Temperatures over the weekend will be dependent on the frontal
position, as there should be a decent difference north to south
across it. Temperatures will also be modulated by where precip is
most prevalent. Next week, daytime temperatures should be seasonal
in general with values modulated by several opportunities for precip
and ample cloud cover. Temperatures at night should remain mild in
most areas.


.AVIATION (12Z TAF Update)...
Updated 650 AM EDT Thu May 28 2015

The main TAF challenges for this issuance will include low cigs/fog
early this morning and timing the next round of showers/storms
through the region later today.  Currently a sfc front was
approaching from the NW with an upper level impulse pushing north
from TN.  Our region remains in between these features attm, but
each will infringe upon the area throughout the day.  With plentiful
sfc moisture from recent rains and very light or calm sfc winds, fog
and low stratus have developed across the region but overall don`t
appear to be affecting the TAF sites as bad as previously thought.

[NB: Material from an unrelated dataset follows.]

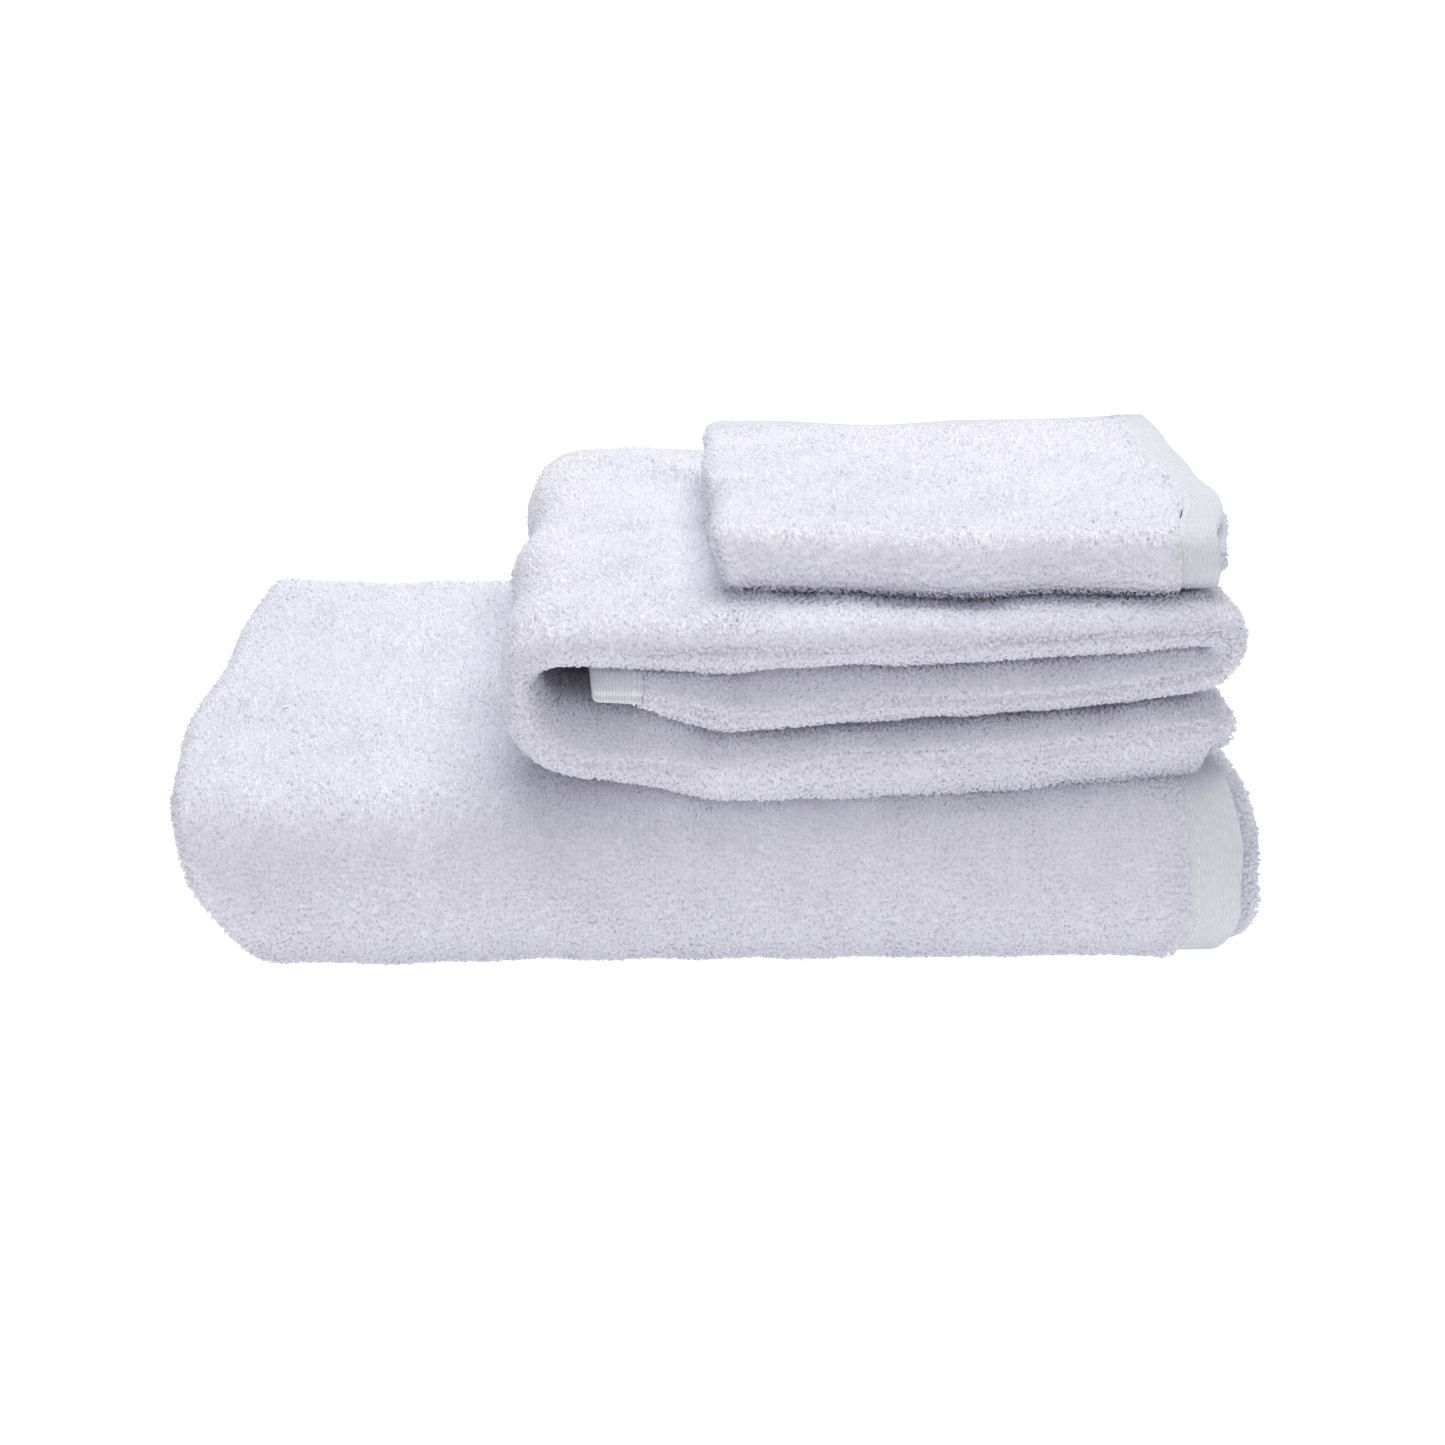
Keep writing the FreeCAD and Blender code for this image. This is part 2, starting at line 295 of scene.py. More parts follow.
class FoldPath:
    """The line that the middle of a strip follows, seen from the strip's side.

    Runs are straight between stations, and bends are two quarters of a superellipse each. The
    whole line is then laid out evenly by length and smoothed with a bell-shaped average. Its
    columns are a station's own numbers, and its mark is the station's number on the path.
    """

    step: float = 0.5 * MM
    run_rows: int = 40
    bend_rows: int = 30
    columns: int = 6
    straight: float = 0.002

    def __init__(
        self, stations: list[Station], turns: list[Turn | None], outside: int, soft: float
    ) -> None:
        """Lays out the path.

        Args:
            stations: Ends of the runs in order, two for each run.
            turns: Bends between the runs, or None where one run goes straight on into the next.
            outside: 1 if the strip's outer side is to the left of the way it runs, else -1.
            soft: Width of the smoothing.
        """
        rows = []
        for n in range(0, len(stations), 2):
            share = np.linspace(0.0, 1.0, self.run_rows)[:, None]
            first, last = stations[n].row(n), stations[n + 1].row(n + 1)
            rows.append(first + (last - first) * share)
            if n + 2 < len(stations) and turns[n // 2] is not None:
                rows.append(self.bend(last, turns[n // 2], stations[n + 2].row(n + 2)))
        line = self.even(np.concatenate(rows))
        reach = int(3.0 * soft / self.step)
        bell = np.exp(-0.5 * (np.arange(-reach, reach + 1) * self.step / soft) ** 2)
        before = line[0] + (line[0] - line[1]) * np.arange(reach, 0, -1)[:, None]
        after = line[-1] + (line[-1] - line[-2]) * np.arange(1, reach + 1)[:, None]
        padded = np.concatenate([before, line, after])
        bell /= bell.sum()
        smooth = [np.convolve(padded[:, k], bell, "valid") for k in range(self.columns)]
        self.line = self.even(np.stack(smooth, axis=-1))
        self.t = np.arange(len(self.line)) * self.step
        forward = unit(np.gradient(self.line[:, :2], axis=0))
        self.outward = np.stack([-forward[:, 1], forward[:, 0]], axis=-1) * outside
        self.length = float(self.t[-1])

    @classmethod
    def bend(cls, first: Array, turn: Turn, last: Array) -> Array:
        """Two quarters of a superellipse: sine and cosine to the power 2 / square.

        Args:
            first: Row of the station where the bend starts.
            turn: The bend.
            last: Row of the station where it ends.

        Returns:
            Rows from after the first station to the last, through the tip.
        """
        angle = np.linspace(0.0, math.pi / 2, cls.bend_rows)[1:, None]
        power = 2.0 / turn.square
        tip = turn.tip.row((first[-1] + last[-1]) / 2)
        rising, falling = np.sin(angle) ** power, np.clip(np.cos(angle), 0, 1) ** power
        into = first + (tip - first) * (1.0 - falling)
        into[:, :1] = first[:1] + (tip[:1] - first[:1]) * rising
        out = tip + (last - tip) * rising
        out[:, :1] = last[:1] + (tip[:1] - last[:1]) * falling
        return np.concatenate([into, out])

    @classmethod
    def even(cls, rows: Array) -> Array:
        """The same line with its rows at equal steps of length.

        Args:
            rows: Rows at uneven steps.

        Returns:
            Rows one step apart.
        """
        size = np.linalg.norm(np.diff(rows[:, :2], axis=0), axis=1)
        keep = np.concatenate([[True], size > 1e-7])
        rows = rows[keep]
        size = np.linalg.norm(np.diff(rows[:, :2], axis=0), axis=1)
        t = np.concatenate([[0.0], np.cumsum(size)])
        even_t = np.arange(0.0, t[-1], cls.step)
        return np.stack([np.interp(even_t, t, rows[:, k]) for k in range(cls.columns)], axis=-1)

    def t_at(self, mark: float) -> float:
        """Length along the path at a station's number, or between two of them."""
        return float(np.interp(mark, self.line[:, -1], self.t))

    def lip(self, t: Array) -> Array:
        """Extra thickness behind the folded edge."""
        return np.interp(t, self.t, self.line[:, 4])

    def read(self, t: Array) -> tuple[Array, Array, Array, Array]:
        """The strip's section at places along the path.

        Args:
            t: Lengths along the path.

        Returns:
            Middle line (along, height), outward direction, half thickness and folded edge.
        """
        columns = [np.interp(t, self.t, self.line[:, k]) for k in range(4)]
        outward = [np.interp(t, self.t, self.outward[:, k]) for k in range(2)]
        middle = np.stack(columns[:2], axis=-1)
        return middle, unit(np.stack(outward, axis=-1)), columns[2], columns[3]

    def samples(self, start: float, stop: float, coarse: float, fine: float) -> Array:
        """Places along the path, closer together where it bends.

        Args:
            start: Where they start.
            stop: Where they end.
            coarse: Their spacing on straight runs.
            fine: Their spacing in bends.

        Returns:
            Lengths along the path.
        """
        t = np.arange(start, stop, self.step)
        turning = np.interp(t, self.t[:-1], np.linalg.norm(np.diff(self.outward, axis=0), axis=1))
        spacing = np.where(turning > self.straight, fine, coarse)
        count = np.concatenate([[0.0], np.cumsum(self.step / spacing)])[:-1]
        return np.interp(np.linspace(0.0, count[-1], int(count[-1]) + 2), count, t)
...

IFR conditions will continue at SDF through the next few hours.
BWG/LEX may go down to MVFR levels briefly this morning.  Conditions
should improve after sunrise, but convection looks to fire along the
aforementioned synoptic features and result in isld-sct coverage of
showers/storms mainly from just after sunrise through late
afternoon.  It`s difficult to pinpoint an exact window of
opportunity for the TAF sites to receive a t-storm today so will
stick with VCTS and see how convection evolves throughout the day.
Although flight conditions could be reduced to MVFR/IFR in any
t-storm, prevailing flight conditions should generally return to VFR
after sunrise this morning.  Winds will be ENE at BWG/SDF and more
SSE at LEX during the daylight hours today.